4. Can I still accept payments while Shopify Payments is holding my funds?
Yes — but only if you have a backup payment gateway configured. If Shopify Payments is your only gateway, a hold means your store can still receive orders but payouts from those sales may also be subject to the reserve. Setting up a second gateway — such as Stripe via a platform like Prosperna — ensures that sales continue processing through an independent channel with its own payout schedule, unaffected by Shopify's reserve system.
5. Does Prosperna have the same fund freeze risk as Shopify Payments?
Prosperna integrates directly with Stripe — an independent payment processor — rather than running its own aggregated payment layer. Stripe has its own risk policies, but because your Stripe account is evaluated individually (not pooled with other merchants in an aggregated system), the risk profile is different. Stripe's reserve and freeze policies are calibrated to your account's own history, not to the aggregate behavior of thousands of other merchants on the same platform.
Final Thoughts
Shopify Payments frozen funds are a real, documented, and recurring risk for SMBs — not an edge case.

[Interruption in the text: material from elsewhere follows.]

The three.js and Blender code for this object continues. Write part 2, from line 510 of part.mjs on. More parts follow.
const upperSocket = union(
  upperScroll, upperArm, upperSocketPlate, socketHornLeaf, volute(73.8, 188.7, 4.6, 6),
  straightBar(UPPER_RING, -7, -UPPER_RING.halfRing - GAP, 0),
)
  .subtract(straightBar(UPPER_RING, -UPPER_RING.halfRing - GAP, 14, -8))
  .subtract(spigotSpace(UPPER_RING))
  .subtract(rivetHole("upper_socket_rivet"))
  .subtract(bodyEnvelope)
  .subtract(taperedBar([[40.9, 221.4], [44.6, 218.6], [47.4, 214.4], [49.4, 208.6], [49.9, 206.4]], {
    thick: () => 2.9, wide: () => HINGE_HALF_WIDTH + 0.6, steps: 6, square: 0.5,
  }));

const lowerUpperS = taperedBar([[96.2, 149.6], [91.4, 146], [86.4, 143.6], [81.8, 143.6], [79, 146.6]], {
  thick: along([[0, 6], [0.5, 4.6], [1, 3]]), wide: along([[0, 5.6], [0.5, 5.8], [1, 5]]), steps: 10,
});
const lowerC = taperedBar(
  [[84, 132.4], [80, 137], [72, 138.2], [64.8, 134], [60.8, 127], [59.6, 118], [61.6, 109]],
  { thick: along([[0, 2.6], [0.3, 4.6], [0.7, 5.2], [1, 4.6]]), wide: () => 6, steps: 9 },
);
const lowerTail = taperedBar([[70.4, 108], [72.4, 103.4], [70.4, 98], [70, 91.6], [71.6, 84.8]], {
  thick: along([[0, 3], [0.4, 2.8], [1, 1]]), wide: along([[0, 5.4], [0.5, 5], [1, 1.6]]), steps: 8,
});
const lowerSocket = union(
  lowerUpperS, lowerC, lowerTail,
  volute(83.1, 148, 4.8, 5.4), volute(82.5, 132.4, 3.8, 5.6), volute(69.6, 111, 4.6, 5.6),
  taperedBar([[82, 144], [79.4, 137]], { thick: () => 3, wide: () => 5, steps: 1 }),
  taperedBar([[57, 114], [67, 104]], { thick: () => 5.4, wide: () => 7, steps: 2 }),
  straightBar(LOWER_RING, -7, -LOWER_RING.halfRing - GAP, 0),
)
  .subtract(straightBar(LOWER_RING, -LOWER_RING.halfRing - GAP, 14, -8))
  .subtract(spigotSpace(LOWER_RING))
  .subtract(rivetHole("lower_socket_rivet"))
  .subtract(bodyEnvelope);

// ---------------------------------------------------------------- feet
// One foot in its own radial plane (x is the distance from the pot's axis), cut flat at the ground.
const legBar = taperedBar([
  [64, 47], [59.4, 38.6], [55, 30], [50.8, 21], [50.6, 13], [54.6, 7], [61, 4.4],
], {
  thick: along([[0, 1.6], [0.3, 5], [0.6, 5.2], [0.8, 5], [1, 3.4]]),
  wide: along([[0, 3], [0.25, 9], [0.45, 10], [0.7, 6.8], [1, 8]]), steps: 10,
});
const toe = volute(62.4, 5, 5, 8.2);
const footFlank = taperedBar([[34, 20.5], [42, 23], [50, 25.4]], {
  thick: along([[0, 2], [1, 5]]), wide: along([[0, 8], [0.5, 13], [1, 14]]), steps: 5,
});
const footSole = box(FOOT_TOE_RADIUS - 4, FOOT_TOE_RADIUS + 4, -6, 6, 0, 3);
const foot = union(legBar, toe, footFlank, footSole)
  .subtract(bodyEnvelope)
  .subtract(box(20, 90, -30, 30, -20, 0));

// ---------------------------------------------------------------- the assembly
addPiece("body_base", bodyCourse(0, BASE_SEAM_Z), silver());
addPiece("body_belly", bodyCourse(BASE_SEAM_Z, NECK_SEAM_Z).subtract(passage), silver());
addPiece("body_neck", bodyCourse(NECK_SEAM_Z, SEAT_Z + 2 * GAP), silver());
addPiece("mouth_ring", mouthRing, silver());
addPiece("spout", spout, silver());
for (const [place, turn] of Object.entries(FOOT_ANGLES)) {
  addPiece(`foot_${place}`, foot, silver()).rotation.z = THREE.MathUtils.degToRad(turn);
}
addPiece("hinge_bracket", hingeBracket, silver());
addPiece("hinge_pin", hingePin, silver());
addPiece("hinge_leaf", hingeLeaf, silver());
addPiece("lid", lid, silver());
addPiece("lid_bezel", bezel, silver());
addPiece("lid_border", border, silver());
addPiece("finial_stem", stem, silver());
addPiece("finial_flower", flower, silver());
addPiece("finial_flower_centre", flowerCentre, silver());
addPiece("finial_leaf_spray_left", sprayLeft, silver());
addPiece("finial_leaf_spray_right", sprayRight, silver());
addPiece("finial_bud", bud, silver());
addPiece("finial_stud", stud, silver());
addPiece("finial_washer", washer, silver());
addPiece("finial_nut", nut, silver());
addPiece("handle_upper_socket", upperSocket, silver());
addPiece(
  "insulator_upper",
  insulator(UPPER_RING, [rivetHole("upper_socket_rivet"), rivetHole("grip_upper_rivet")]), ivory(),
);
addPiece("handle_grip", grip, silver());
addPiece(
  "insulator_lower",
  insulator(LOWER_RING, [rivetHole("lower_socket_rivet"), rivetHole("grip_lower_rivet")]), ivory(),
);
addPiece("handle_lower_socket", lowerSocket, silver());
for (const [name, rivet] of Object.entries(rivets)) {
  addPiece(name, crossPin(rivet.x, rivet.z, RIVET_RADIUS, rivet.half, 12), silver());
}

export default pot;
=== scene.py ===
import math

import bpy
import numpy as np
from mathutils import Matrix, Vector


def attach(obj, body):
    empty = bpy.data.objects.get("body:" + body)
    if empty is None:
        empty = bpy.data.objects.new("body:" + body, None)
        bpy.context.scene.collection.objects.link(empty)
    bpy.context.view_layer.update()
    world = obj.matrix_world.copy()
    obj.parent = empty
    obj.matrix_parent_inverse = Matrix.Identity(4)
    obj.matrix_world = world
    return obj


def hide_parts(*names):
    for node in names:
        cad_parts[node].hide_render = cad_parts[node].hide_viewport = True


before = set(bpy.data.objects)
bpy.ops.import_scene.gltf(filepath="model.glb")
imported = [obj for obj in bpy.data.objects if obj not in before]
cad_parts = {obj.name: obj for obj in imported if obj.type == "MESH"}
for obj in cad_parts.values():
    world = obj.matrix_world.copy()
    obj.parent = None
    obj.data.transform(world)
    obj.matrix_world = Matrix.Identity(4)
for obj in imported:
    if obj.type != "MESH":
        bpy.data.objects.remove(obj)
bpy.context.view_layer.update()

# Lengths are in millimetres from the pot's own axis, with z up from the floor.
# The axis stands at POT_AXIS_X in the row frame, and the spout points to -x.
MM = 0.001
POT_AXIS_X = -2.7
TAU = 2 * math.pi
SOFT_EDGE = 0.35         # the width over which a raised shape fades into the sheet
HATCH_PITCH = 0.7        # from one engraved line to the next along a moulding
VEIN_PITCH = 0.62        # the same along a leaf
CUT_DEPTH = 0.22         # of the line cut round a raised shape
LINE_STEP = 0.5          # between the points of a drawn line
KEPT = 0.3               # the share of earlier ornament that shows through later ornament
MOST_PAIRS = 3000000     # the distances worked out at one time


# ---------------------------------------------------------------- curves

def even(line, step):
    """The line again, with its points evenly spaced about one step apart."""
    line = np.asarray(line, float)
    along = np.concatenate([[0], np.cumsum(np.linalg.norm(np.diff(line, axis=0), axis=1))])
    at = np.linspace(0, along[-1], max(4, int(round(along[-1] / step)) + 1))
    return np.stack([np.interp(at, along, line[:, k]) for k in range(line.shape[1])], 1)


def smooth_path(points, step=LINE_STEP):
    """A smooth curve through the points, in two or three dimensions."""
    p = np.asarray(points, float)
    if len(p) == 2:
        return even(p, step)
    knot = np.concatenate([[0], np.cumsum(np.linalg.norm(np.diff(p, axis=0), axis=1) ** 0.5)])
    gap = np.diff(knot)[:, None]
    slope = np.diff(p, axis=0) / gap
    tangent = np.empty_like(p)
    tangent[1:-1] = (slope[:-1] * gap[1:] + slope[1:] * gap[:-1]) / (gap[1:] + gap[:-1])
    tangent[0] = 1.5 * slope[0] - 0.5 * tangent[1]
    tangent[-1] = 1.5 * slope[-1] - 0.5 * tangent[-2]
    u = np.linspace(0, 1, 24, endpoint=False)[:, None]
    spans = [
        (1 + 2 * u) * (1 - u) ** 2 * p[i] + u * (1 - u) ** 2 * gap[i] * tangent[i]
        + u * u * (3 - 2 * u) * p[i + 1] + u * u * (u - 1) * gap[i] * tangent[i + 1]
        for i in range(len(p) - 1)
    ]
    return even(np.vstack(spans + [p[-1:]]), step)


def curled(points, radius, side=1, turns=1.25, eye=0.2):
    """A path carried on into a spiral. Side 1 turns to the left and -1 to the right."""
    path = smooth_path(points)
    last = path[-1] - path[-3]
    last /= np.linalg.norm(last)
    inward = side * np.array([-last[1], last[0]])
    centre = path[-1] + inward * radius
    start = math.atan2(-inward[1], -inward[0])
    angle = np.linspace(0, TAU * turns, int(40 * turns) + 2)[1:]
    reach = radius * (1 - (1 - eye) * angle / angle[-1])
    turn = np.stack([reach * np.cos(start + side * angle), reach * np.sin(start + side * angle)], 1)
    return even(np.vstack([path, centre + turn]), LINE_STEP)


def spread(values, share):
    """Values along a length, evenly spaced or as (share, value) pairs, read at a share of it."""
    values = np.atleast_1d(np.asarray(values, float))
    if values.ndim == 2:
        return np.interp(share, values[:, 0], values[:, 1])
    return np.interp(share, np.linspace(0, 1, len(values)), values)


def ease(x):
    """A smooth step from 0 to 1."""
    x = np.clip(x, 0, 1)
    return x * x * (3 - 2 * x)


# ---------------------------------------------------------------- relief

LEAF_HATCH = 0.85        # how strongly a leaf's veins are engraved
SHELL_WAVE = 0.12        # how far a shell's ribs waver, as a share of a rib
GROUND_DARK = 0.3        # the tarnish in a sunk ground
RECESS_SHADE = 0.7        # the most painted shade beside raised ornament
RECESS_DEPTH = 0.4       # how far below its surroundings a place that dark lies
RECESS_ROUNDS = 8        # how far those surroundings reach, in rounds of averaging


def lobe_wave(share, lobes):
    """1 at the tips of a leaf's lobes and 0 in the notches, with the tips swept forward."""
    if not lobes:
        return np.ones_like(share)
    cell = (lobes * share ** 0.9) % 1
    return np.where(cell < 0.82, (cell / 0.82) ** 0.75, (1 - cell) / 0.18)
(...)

The combination of an aggregated payment model, automated risk triggers, and limited human escalation paths means that cash flow disruptions can happen to any merchant, regardless of how well they're running their business.

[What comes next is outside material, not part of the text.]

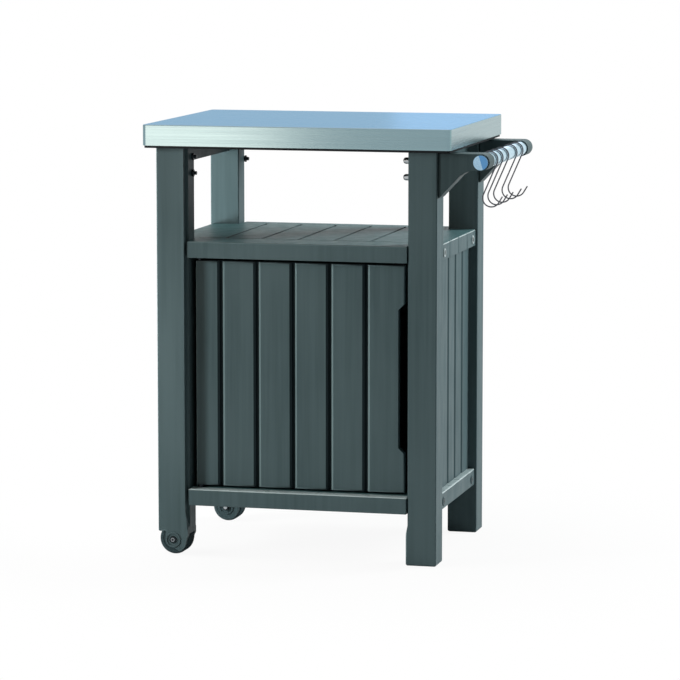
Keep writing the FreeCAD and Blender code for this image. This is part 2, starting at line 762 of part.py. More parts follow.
def make_walls():
    """The cabinet's side and back walls, each moulded as a row of upright boards."""
    low, high = base_top, deck_under
    tongues = tongue_blocks("wall_tongue")
    blanks = wall_blocks("wall_blank", low, high)
    for index, (name, face, inwards) in enumerate((
            ("side_panel_left", side_wall_left, 1), ("side_panel_right", side_wall_right, -1))):
        grooves = []
        for board in range(SIDE_GROOVES):
            y = bay_front + cell("side_board_pitch") * (board + 1)
            grooves.append(groove_upright(f"{name}_groove_{board}", "wall", "side", y, face, inwards,
                                          low, high + 1))
        solid = fuse(name + "_solid", blanks[index], tongues[index])
        named(cut(name, solid, *grooves), name)
    grooves = []
    for board in range(DOOR_GROOVES):
        x = bay_right - cell("deck_groove_place") - cell("board_pitch") * board
        grooves.append(groove_upright(f"back_groove_{board}", "wall", "front", x, back_wall, -1,
                                      low, high + 1))
    solid = fuse("back_panel_solid", blanks[2], tongues[2])
    named(cut("back_panel", solid, *grooves), "back_panel")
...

Understanding why it happens, knowing what to do when Shopify holds your money, and having a backup infrastructure in place before it occurs are the three things that separate merchants who weather the experience from those who don't.

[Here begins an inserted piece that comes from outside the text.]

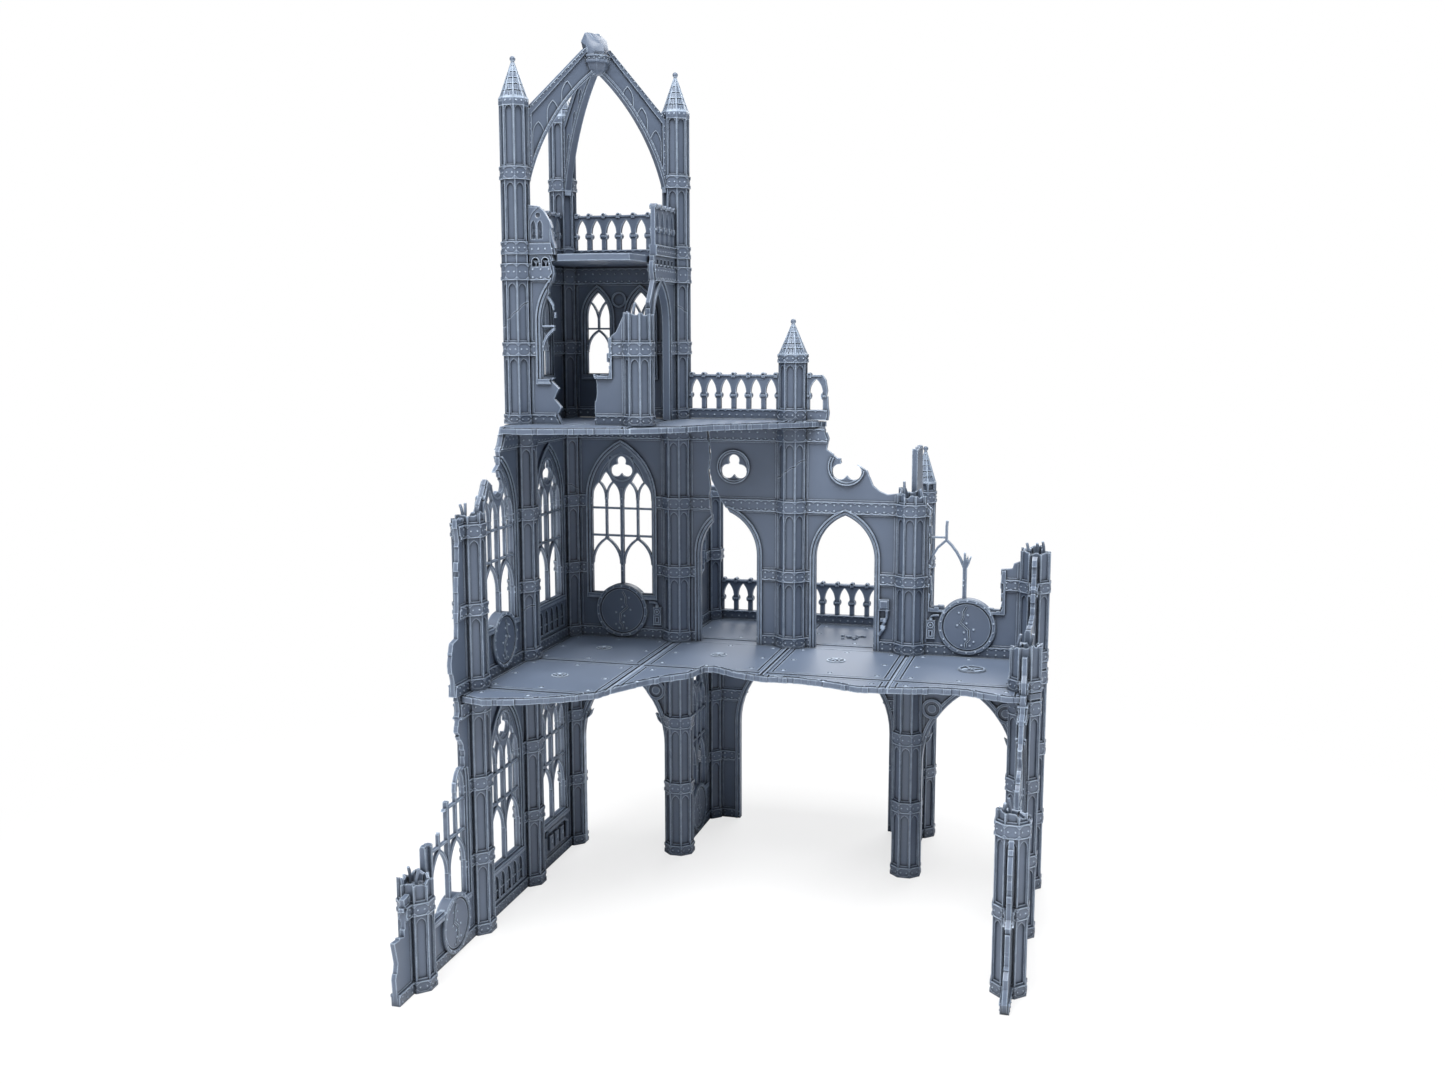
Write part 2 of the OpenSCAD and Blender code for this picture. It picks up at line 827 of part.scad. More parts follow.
module tower_right_wall() {
    left = pillar_edge / bay;
    top = tower_wall_h / bay;
    color(plastic) along_side(bay, 0, tower_z)
        wall_panel(bay * [
            [left, 0], [0.82, 0], [0.79, 0.3], [0.8, 0.62], [0.76, 0.8], [0.77, 0.95], [0.7, 1.05],
            [0.65, 1.13], [0.68, 1.22], [0.66, top], [left, top]
        ], tower_bands) {
            union() {
                translate([0.5 * bay, 0]) pointed(0.2 * bay, -1, 0.76 * bay, 1.1 * bay);
                for (slot = [0 : 4])
                    translate([(0.17 + 0.095 * slot) * bay, 1.232 * bay]) square([0.05 * bay, 0.058 * bay]);
            }
        }
}

module tower_pillars() {
    color(plastic) for (spot = [[0, -1], [0, 0], [1, 0]])
        translate([spot[0] * bay, spot[1] * bay, tower_z]) {
            difference() {
                column(tower_storey - seam, pillar_w, tower_bands);
                translate([0, 0, tower_storey - seam]) peg_hole(0, 0, peg_len + 1);
            }
            if (spot[0] == 0)
                peg();
        }
}

module tower_broken_pillar() {
    color(plastic) translate([bay, -bay, tower_z])
        snapped(0.87 * bay, 4, 3) column(tower_wall_h, pillar_w, tower_bands);
}

// Floor of the belfry, notched around the pillars that pass it
module tower_floor() {
    inner = (wall_t / 2 + proud + seam) / bay;
    color(plastic) difference() {
        translate([0, 0, crown_z - floor_t]) linear_extrude(floor_t - seam)
            polygon(bay * [
                [inner, -inner], [1 - inner, -inner], [1 - inner, -0.95], [0.94, -1.02], [0.75, -1.06],
                [0.5, -1.08], [0.36, -1.05], [0.345, inner - 1], [inner, inner - 1]
            ]);
        for (spot = [[0, -1], [0, 0], [1, 0]])
            translate([spot[0] * bay, spot[1] * bay, 2 * storey]) octagon_bar(pillar_w + 2 * seam, reach);
    }
}

// ---------- terrace beside the tower ----------

module terrace_rail() {
    run = bay - pillar_edge - edge;
    color(plastic) along_back(bay + pillar_edge, 0, tower_z) railing(run, 6);
}

module terrace_post() {
    color(plastic) translate([2 * bay, 0, tower_z]) {
        column(0.54 * bay, column_w * 0.96, [[0, 0.085], [0.47, 0.54]]);
        translate([0, 0, 0.54 * bay]) spire(column_w * 0.98, 0.26 * bay);
        peg();
    }
}

module terrace_broken_rail() {
    color(plastic) along_back(2 * bay + edge, 0, tower_z) {
        linear_extrude(tracery_t + 0.6, center = true) difference() {
            polygon(bay * [
                [0, 0], [0.19, 0], [0.18, 0.1], [0.15, 0.12], [0.16, 0.24], [0.15, 0.33],
                [0.1, 0.37], [0, 0.37]
            ]);
            translate([0.07 * bay, 0]) grown(0) pointed(0.045 * bay, 0.085 * bay, 0.24 * bay, 0.33 * bay);
        }
        linear_extrude(tracery_t + 2 * proud, center = true) square([0.18 * bay, 0.085 * bay]);
    }
}

// ---------- belfry crown ----------

module crown_pillar() {
    column(crown_collar, crown_w, crown_bands);
    translate([0, 0, crown_collar]) octagon_bar(crown_w + 1.2, 0.06 * bay);
    peg();
}

module crown_pillars() {
    color(plastic) for (spot = [[0, -1], [1, 0]])
        translate([spot[0] * bay, spot[1] * bay, crown_z]) {
            crown_pillar();
            translate([0, 0, crown_collar + 0.06 * bay]) spire(crown_w + 0.6, crown_spire_h);
        }
}

module crown_ruined_pillar() {
    color(plastic) translate([0, 0, crown_z]) {
        crown_pillar();
        translate([0, 0, crown_collar + 0.06 * bay])
            snapped(0.12 * bay, 14, -10) spire(crown_w + 0.6, crown_spire_h);
    }
}

// Flying rib from a pillar to the boss, u measured from the pillar's axis to the tower's axis
module rib() {
    near = crown_edge / bay;
    far = sqrt(0.5) - (boss_w / 2 + seam) / bay;
    linear_extrude(rib_t, center = true) difference() {
        polygon(bay * [
            [near, 0.45], [0.63, 1.3], [0.63, 1.43], [far, 1.5], [far, 1.137 + far - 0.125],
            [0.125, 1.137], [0.125, 1.12], [near, 1.12]
        ]);
        translate(bay * [1.715, 0.137]) circle(r = 1.656 * bay, $fn = 180);
    }
}

module crown_ribs() {
    color(plastic) {
        translate([0, -bay, crown_z]) rotate([90, 0, 45]) rib();
        translate([0, 0, crown_z]) rotate([90, 0, -45]) rib();
        translate([bay, 0, crown_z]) rotate([90, 0, -135]) rib();
    }
}

module crown_boss() {
    drum_z = 1.51 * bay;
    drum_h = 0.05 * bay;
    cup_r = 0.46 * boss_w;
    color(plastic) translate([bay / 2, -bay / 2, crown_z]) {
        intersection() {
            translate([0, 0, drum_z]) sphere(r = cup_r);
            translate([0, 0, drum_z - cup_r]) octagon_bar(0.85 * boss_w, cup_r);
        }
        translate([0, 0, drum_z]) octagon_bar(boss_w, drum_h);
        snapped(1.69 * bay, -24, -14)
            translate([0, 0, drum_z + drum_h]) octagon_bar(0.9 * boss_w, 0.25 * bay);
    }
}

module crown_back_rail() {
    color(plastic) along_back(crown_edge, 0, crown_z) railing(bay - 2 * crown_edge, 6);
}

module crown_left_rail() {
    color(plastic) along_side(0, -crown_edge, crown_z) railing(bay - 2 * crown_edge, 6);
}

// Corner of a shattered window frame beside the front pillar
module crown_front_window() {
    left = crown_edge / bay;
    color(plastic) along_back(0, -bay, crown_z) {
        linear_extrude(tracery_t + 0.6, center = true) difference() {
            polygon(bay * [
                [left, 0], [0.33, 0], [0.31, 0.12], [0.29, 0.25], [0.24, 0.33], [0.19, 0.37], [left, 0.38]
            ]);
            translate([0.18 * bay, 0]) grown(0) pointed(0.05 * bay, 0.12 * bay, 0.22 * bay, 0.31 * bay);
        }
        linear_extrude(tracery_t + 2 * proud, center = true)
            polygon(bay * [[left, 0], [0.33, 0], [0.31, 0.085], [left, 0.085]]);
    }
}

module crown_right_rail() {
    run = bay - 2 * crown_edge;
    color(plastic) along_side(bay, -crown_edge, crown_z) railing(run - 0.27 * bay, 4, rail_h + 0.015 * bay);
}

ground_left_bay_1();
ground_left_bay_2();
ground_left_bay_3();
ground_left_stub();
ground_back_arch_left();
ground_back_arch_right();
ground_right_bay_1();
ground_right_bay_2();
ground_right_stub();
porch_left_wall();
porch_right_wall();
porch_arch_wall();
ground_columns_left();
ground_columns_back();
ground_columns_right();
porch_posts();
ground_broken_column_left();
ground_broken_column_right();
floor_one_left();
floor_one_middle();
floor_one_right();
porch_roof();
balcony_rail();
balcony_corner_post();
balcony_broken_posts();
middle_left_bay_1();
middle_left_bay_2();
middle_left_stub();
middle_back_bay_1();
middle_back_bay_2();
middle_back_bay_3();
middle_back_bay_4();
middle_right_bay_1();
middle_columns();
middle_broken_column_left();
middle_broken_column_back();
middle_broken_column_corner();
middle_broken_column_right();
floor_two_left();
floor_two_right();
tower_front_left_wall();
tower_front_right_wall();
tower_left_wall();
tower_back_wall();
tower_right_wall();
tower_pillars();
tower_broken_pillar();
tower_floor();
terrace_rail();
terrace_post();
terrace_broken_rail();
crown_pillars();
crown_ruined_pillar();
crown_ribs();
crown_boss();
crown_back_rail();
crown_left_rail();
crown_front_window();
crown_right_rail();
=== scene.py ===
import json
import math
import random

import bpy
import numpy as np
from mathutils import Matrix, Vector
from mathutils.geometry import delaunay_2d_cdt


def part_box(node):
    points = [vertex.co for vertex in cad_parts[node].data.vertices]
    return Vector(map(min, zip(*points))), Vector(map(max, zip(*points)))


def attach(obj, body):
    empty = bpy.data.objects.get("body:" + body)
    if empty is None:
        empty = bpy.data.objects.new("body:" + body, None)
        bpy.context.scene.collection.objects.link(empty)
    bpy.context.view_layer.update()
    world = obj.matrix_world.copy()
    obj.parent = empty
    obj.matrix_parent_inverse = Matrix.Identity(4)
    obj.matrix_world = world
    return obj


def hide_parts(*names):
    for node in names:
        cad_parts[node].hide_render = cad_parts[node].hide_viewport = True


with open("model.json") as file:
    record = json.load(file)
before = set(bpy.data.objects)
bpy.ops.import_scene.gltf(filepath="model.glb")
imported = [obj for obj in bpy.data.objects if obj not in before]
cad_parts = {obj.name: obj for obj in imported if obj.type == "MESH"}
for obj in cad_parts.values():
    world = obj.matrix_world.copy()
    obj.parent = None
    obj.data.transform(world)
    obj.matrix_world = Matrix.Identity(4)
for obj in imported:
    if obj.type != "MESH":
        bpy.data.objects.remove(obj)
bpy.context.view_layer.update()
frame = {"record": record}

# ---------------------------------------------------------------- sizes, in millimetres, from the frame


def box_mm(node):
    low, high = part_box(node)
    return low * 1000, high * 1000


low, high = box_mm("ground_columns_back")
COLUMN = high.y - low.y
BAY = (high.x - low.x - COLUMN) / 2
low, high = box_mm("floor_one_left")
FLOOR_ONE = high.z
FLOOR_T = high.z - low.z
low, high = box_mm("middle_back_bay_1")
MIDDLE_Z = low.z
WALL_H = high.z - low.z
low, high = box_mm("floor_two_left")
FLOOR_TWO = high.z
low, high = box_mm("tower_back_wall")
TOWER_Z = low.z
TOWER_WALL_H = high.z - low.z
low, high = box_mm("tower_broken_pillar")
PILLAR = high.x - low.x
low, high = box_mm("tower_floor")
TOWER_FLOOR = high.z
CROWN_Z = box_mm("crown_back_rail")[0].z
PILLAR_H = CROWN_Z - TOWER_Z
CROWN = PILLAR * 0.957
EDGE = COLUMN / 2 + 0.1
PILLAR_EDGE = PILLAR / 2 + 0.1
CROWN_EDGE = CROWN / 2 + 0.1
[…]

And if the prospect of navigating that experience — the opaque hold emails, the 90-day waits, the forum threads from merchants still waiting at 250 days — feels like an unacceptable risk for your business, Prosperna's direct Stripe integration offers a payment foundation where that risk doesn't exist in the same form.
Your money moves on a predictable schedule. Your account is evaluated on your history. And frozen funds stop being something you need a guide to manage.